Affordable housing pioneer Herbert Collins has died at the age of 89.
Collins had been an instrumental figure in the affordable housing industry over many decades, co-founding Boston Capital with Jack Manning in 1974 and playing a key role in the creation of the low-income housing tax credit (LIHTC) during the Tax Reform Act of 1986. Collins, Manning, and other industry leaders also established the Housing Advisory Group (HAG) in 1993 to educate lawmakers about the housing tax credit.
“If not for Herb, I can comfortably say none of you would be here today,” David Gasson, vice president at Boston Capital and executive director of HAG, told attendees at the AHF Live Forum in Las Vegas. “We would not have an industry today without Herb being one of the leading architects of the LIHTC.”
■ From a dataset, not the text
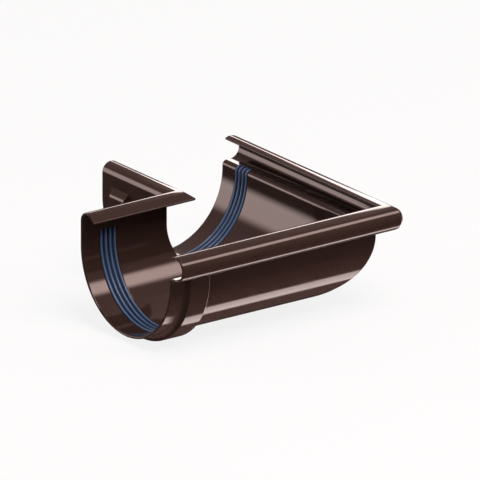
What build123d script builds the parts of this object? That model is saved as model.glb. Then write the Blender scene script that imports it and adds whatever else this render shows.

Collins became involved in policy advocacy during the Reagan administration when the Office of Management and Budget proposed eliminating the Sec. 515 rural housing loan program, an active space for Boston Capital at the time. As the first leader of the Council for Affordable and Rural Housing, he worked to keep the program alive.
When Sens. Bob Dole and Bob Packwood began discussing ideas to rewrite the tax code, Collins, who had been an active member of the Republican Party, advocated for affordable housing.
“My whole approach was to be a resource for the Reagan administration and Congress,” he told Affordable Housing Finance in 2006. “[The leaders in Congress] did not fully appreciate or understand what attracted investors to affordable housing. I said we needed something to attract investors and suggested that the best way was still through the tax code.
Collins was among the inaugural group of AHF’s Affordable Housing Hall of Fame inductees in 2006 to celebrate the exemplary leadership at the beginning of the LIHTC program.